Limitations & Future Work

  • The authors admit that hyperparameters were not fully optimized; further tuning could yield better accuracy and efficiency. Segmentation quality relies heavily on the threshold \(\tau\) (set to 0.2), and the robustness of \(\tau\) across different frame rates/content was not fully explored. ⚠️ Frame differencing uses pixel-level L2, which might misinterpret global lighting changes, camera shake, or transition effects as "high dynamics," leading to over-segmentation.
  • Validation was primarily at the 3B scale with Qwen2.5-VL as the sole backbone; generalization to larger models or different visual encoders (non-3D conv patchify) remains unknown.
  • Future directions: Replace the fixed \(\tau\) with a learnable or content-adaptive strategy, or use semantic rather than pure pixel differencing to define scene boundaries to mitigate pixel-level misjudgments.
  • vs Qwen2.5-VL (Fixed 2-frame 3D conv): Both aim to save tokens via joint multi-frame encoding. However, Qwen2.5-VL's fixed window fails during high-dynamic transitions. FlexiVideo is a direct improvement, using dynamic windows to preserve motion detail and suppress confusion.
  • vs Token Pruning/Merging (LLaMA-VID, LongVU, etc.): These methods prune tokens after encoding, still incurring per-frame encoding costs and potentially breaking temporal continuity.
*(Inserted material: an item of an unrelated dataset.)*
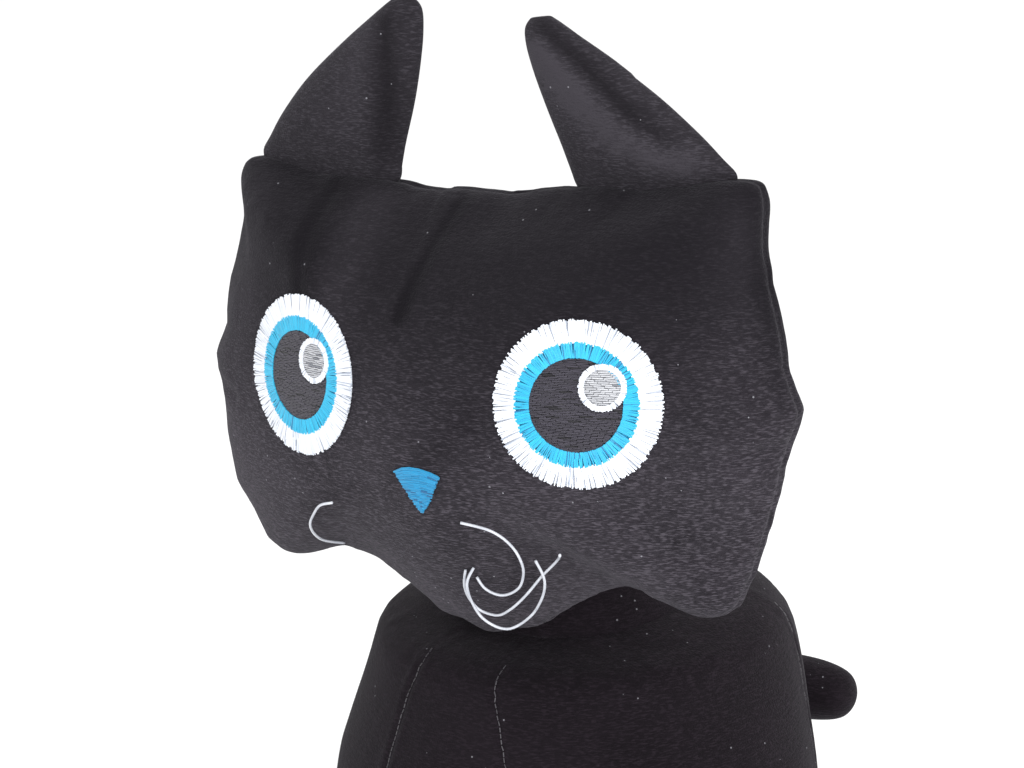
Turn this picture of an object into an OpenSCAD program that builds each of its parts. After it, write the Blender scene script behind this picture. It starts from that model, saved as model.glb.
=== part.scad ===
// Plush cat with a wide pillow head, embroidered eyes and a stuffed body.
// Millimetres. +Z is up, the cat faces -Y, and its own left side is +X.
// The origin is the middle of the base panel, on the surface that the cat rests on.

/* [Head] */
// Height of the chin above the base
chin_height = 90; // [88:1:94]
// How far the head's seam lies in front of the origin
seam_forward = 41; // [40:0.5:43]
// Bulge of the face in front of the seam
face_bulge = 31; // [28:0.5:34]
// Extra height of the muzzle round the nose
muzzle_rise = 4; // [2:0.5:5]
// Bulge of the back of the head behind the seam
back_bulge = 35; // [30:0.5:38]

/* [Eyes and nose] */
// Distance of each eye's centre from the middle of the face
eye_offset = 38.5; // [37:0.5:40]
// Height of the eyes above the chin
eye_height = 68.5; // [66:0.5:71]
// Outer radius of the white embroidered ring
eye_radius = 20; // [17:0.5:21]
// Height of the top of the nose above the chin
nose_top = 50.5; // [48:0.5:52]
// Width of the nose
nose_width = 12.5; // [9:0.5:14]
// Thickness of the embroidery
thread_build = 0.6; // [0.4:0.1:0.8]

/* [Ears] */
// Height of an ear above its base seam
ear_height = 43; // [38:1:45]
// Half of an ear's thickness at its base
ear_half_thick = 6.5; // [5:0.5:7]
// Forward lean of the ear over its height
ear_lean = 5.5; // [2:0.5:8]

/* [Neck and tail] */
// Radius of the stuffed neck
neck_radius = 20; // [18:0.5:20]
// Height of the neck's centre above the chin
neck_rise = 14; // [13:0.5:15]
// How far the neck's centre lies in front of the origin
neck_forward = 6; // [5:0.5:7]
// Radius of the tail
tail_radius = 10; // [8:0.5:10]
// Height of the tail's root above the base
tail_height = 40; // [38:1:44]

/* [Fabric] */
// Thickness of the pile fabric panels
fabric = 1.2; // [1:0.1:1.4]
// Diameter of a whisker
whisker_d = 1; // [0.8:0.1:1.2]

/* [Hidden] */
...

FlexiVideo shifts compression to the embedding stage for scene-level one-time compression, reducing the burden at the source.
  • vs Pixel-level Cropping/Fast-Slow Frames (Video-LLaMA3, Keye-VL 1.5): These crop patches or reduce resolution on slow frames. FlexiVideo instead adjusts the temporal window dynamically. The grains of these approaches (temporal aggregation vs. spatial downsampling) are orthogonal and could be combined.

Rating

  • Novelty: ⭐⭐⭐⭐ Elegantly moves FlexiViT's spatial adaptation to the temporal dimension, supported by pilot experiments defining the "visual confusion" problem.
  • Experimental Thoroughness: ⭐⭐⭐⭐ Extensive benchmarks, fixed-window ablations, efficiency metrics, and case analyses, though limited to 3B/single backbone and lacking \(\tau\) sensitivity curves.
  • Writing Quality: ⭐⭐⭐⭐ Clear problem-motivation-method chain; formulas and figures are well-integrated.
  • Value: ⭐⭐⭐⭐ Plug-and-play, near-zero extra parameters, high practical value for high-fps/long-video scenarios. Code and weights are open-sourced.